| Task to carry out |
Copy each line that holds "finishes".

| Task input |

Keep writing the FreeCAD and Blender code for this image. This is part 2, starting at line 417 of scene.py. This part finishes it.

...

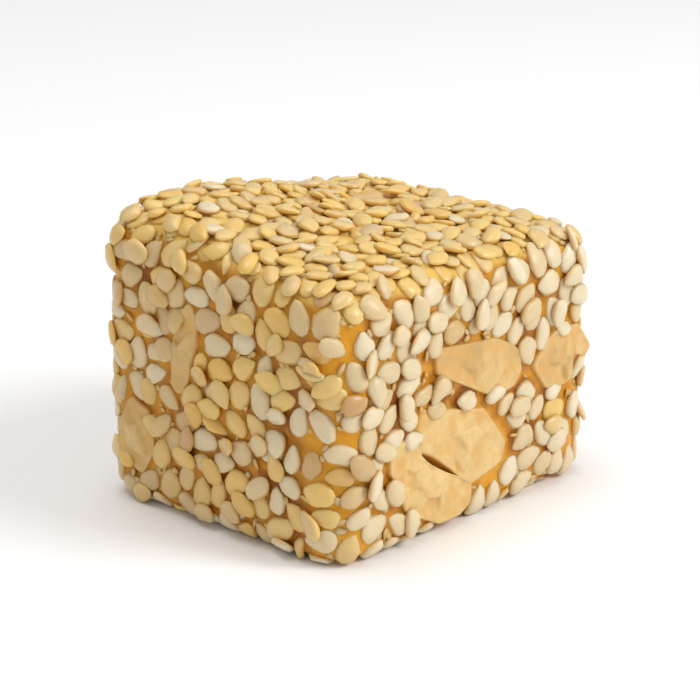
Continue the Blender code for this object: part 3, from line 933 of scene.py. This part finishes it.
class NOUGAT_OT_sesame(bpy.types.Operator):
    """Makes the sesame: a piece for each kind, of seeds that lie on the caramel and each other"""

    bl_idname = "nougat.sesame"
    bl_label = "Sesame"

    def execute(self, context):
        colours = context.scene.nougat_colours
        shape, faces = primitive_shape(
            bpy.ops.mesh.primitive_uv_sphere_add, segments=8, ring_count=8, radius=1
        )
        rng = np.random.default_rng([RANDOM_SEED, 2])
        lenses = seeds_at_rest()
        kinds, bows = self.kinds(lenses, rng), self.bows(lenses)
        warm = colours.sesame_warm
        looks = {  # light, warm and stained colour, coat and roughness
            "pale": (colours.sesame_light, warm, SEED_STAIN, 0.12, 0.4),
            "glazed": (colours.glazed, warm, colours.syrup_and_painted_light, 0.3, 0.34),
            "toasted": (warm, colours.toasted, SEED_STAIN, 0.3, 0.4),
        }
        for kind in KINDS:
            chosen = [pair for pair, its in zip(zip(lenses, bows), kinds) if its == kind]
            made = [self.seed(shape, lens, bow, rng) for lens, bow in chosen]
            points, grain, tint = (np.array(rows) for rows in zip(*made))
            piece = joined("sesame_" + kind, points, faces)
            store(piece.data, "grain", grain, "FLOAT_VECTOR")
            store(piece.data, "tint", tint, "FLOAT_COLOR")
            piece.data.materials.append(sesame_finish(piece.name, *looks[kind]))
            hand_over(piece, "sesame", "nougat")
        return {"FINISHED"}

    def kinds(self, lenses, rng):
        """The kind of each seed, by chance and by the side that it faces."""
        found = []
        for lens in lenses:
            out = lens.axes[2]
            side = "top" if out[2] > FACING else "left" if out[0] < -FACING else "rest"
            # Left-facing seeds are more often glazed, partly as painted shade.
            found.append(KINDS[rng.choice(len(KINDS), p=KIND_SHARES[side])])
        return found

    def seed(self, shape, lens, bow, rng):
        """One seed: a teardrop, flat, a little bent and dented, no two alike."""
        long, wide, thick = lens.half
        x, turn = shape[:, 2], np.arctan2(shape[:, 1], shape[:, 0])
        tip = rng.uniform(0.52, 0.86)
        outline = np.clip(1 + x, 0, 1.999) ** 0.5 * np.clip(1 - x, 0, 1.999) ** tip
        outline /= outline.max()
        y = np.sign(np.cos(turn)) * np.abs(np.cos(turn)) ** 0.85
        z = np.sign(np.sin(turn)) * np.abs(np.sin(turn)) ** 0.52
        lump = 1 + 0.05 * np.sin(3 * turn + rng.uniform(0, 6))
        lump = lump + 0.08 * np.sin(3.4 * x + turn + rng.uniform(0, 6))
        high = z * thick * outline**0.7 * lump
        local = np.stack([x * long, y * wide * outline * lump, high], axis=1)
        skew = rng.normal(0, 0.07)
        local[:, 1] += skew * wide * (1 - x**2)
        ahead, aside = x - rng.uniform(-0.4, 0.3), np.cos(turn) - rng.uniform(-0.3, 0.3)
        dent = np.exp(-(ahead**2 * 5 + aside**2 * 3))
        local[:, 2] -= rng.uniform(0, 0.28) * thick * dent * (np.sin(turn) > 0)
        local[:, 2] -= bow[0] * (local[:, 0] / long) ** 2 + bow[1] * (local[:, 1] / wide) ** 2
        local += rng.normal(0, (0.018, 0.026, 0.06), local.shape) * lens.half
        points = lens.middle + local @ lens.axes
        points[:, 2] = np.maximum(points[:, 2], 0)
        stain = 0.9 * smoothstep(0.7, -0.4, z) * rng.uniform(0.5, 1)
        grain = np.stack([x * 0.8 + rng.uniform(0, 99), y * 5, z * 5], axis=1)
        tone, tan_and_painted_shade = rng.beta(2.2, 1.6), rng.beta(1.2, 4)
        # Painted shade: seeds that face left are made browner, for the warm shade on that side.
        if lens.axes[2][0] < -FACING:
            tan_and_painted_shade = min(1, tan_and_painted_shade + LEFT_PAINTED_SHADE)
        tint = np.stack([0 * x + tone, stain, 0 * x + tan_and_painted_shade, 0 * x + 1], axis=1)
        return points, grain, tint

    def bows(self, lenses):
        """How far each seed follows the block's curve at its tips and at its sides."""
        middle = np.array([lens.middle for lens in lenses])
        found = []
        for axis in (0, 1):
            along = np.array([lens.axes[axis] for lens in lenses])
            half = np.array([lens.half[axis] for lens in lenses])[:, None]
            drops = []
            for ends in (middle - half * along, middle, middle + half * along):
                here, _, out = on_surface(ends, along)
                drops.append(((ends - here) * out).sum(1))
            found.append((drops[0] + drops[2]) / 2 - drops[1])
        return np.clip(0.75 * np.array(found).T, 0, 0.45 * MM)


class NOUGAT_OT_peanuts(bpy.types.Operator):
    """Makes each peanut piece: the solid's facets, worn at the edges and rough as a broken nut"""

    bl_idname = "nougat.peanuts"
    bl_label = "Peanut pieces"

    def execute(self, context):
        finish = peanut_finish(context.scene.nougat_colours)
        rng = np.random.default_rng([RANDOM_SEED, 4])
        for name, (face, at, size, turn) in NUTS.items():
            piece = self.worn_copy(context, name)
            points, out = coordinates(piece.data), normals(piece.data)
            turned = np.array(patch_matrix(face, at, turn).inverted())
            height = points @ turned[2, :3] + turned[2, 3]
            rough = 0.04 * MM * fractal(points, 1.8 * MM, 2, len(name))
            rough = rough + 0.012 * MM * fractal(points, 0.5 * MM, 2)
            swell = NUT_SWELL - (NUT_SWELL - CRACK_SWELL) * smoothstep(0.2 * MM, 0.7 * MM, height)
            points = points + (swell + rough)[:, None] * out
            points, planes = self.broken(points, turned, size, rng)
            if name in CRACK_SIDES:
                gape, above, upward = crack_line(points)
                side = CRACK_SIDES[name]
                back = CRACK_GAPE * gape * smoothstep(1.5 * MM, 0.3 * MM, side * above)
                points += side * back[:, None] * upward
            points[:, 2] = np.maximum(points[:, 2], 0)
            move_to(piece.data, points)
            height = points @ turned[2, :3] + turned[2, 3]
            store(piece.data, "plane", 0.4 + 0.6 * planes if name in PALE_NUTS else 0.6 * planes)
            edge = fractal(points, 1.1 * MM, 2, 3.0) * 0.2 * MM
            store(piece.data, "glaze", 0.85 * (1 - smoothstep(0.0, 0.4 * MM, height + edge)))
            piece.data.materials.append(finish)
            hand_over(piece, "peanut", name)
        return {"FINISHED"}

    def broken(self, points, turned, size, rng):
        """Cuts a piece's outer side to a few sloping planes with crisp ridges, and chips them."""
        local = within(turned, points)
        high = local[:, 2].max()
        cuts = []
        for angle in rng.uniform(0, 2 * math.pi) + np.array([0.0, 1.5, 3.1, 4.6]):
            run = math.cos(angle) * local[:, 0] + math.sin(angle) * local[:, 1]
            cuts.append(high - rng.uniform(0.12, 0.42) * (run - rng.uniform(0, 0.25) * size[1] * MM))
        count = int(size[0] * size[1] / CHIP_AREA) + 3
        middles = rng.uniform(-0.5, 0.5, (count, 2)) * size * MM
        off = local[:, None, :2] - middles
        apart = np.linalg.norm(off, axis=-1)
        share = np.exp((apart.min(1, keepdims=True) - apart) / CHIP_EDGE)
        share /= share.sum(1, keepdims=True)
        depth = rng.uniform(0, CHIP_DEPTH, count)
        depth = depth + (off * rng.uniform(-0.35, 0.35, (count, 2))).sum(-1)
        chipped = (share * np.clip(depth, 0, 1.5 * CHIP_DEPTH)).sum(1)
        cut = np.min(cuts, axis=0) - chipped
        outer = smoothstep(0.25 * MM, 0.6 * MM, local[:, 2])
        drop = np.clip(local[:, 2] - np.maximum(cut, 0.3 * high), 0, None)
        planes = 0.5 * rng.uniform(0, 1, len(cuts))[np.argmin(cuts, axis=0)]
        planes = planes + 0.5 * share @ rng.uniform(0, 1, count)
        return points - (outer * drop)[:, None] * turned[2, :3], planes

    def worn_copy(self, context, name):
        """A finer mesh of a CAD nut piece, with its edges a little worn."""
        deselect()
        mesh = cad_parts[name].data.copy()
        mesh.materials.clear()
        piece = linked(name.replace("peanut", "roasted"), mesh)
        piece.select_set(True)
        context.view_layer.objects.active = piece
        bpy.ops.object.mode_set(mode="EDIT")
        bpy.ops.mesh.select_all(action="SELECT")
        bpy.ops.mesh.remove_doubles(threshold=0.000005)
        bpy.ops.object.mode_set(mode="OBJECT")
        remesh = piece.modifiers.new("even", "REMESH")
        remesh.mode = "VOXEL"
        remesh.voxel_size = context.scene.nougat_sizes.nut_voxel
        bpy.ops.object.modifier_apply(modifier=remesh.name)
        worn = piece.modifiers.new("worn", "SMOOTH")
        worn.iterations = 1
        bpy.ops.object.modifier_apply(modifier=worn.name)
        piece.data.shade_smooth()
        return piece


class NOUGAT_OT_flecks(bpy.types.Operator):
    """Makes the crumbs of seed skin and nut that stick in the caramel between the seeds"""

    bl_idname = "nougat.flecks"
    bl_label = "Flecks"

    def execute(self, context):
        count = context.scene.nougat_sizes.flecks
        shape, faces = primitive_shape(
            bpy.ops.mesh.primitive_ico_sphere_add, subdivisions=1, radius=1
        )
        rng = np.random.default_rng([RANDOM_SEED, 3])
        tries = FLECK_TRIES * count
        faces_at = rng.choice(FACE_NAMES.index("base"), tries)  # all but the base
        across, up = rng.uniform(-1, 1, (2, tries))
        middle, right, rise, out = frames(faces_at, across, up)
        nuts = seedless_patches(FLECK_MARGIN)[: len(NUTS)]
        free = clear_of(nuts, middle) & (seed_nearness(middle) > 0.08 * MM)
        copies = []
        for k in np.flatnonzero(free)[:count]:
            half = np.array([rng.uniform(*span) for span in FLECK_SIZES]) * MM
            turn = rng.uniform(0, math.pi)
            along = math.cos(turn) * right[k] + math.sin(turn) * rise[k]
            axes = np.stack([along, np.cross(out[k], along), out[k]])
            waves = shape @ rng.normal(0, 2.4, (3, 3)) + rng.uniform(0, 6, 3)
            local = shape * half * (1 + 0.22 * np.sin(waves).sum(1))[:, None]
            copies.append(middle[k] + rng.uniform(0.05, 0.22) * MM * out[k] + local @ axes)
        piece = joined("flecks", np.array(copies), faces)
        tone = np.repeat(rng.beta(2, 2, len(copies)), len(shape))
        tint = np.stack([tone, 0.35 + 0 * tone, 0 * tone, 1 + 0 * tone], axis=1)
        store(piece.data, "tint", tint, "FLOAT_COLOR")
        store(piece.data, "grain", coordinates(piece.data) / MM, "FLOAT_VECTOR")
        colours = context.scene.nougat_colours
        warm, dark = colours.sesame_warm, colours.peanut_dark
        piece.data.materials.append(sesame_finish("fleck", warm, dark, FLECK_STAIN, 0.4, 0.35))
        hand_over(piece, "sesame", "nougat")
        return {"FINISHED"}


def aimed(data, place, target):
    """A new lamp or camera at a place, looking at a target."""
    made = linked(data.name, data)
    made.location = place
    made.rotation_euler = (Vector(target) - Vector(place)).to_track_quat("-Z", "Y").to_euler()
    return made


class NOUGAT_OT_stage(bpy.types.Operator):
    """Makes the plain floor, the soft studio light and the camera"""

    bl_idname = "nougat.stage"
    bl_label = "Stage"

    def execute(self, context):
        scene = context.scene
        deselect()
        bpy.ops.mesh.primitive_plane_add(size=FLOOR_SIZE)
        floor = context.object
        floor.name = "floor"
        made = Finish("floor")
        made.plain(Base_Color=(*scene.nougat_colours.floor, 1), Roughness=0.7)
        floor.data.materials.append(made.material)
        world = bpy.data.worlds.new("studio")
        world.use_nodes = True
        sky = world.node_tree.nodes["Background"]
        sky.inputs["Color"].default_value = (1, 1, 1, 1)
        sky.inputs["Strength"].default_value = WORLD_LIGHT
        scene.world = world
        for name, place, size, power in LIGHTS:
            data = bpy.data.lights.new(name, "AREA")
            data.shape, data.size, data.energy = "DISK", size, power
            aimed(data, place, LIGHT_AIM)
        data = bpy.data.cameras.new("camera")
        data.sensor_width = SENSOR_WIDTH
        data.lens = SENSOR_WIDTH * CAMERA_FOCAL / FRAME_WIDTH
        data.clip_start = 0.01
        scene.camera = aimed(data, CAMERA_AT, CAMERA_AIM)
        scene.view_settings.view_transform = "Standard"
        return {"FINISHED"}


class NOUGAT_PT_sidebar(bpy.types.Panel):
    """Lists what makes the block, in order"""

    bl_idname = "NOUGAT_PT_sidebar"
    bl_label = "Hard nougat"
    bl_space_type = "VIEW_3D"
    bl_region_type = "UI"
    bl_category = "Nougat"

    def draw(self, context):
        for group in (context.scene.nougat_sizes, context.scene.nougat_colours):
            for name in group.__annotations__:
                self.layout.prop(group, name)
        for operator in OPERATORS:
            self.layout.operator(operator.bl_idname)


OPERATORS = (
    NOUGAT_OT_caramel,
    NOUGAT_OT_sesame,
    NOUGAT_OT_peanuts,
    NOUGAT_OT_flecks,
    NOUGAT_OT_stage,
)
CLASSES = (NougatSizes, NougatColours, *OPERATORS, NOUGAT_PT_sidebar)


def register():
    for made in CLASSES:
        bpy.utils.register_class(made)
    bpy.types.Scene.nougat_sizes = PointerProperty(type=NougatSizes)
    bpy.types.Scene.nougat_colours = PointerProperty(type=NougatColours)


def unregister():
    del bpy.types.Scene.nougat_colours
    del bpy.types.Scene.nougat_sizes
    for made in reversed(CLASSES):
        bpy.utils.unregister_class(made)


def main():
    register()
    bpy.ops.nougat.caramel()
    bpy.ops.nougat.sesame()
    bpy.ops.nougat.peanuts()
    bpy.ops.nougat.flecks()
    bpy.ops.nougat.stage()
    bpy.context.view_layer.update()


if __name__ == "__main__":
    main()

| Reply to the task |
Keep writing the FreeCAD and Blender code for this image. This is part 2, starting at line 417 of scene.py. This part finishes it.
Continue the Blender code for this object: part 3, from line 933 of scene.py. This part finishes it.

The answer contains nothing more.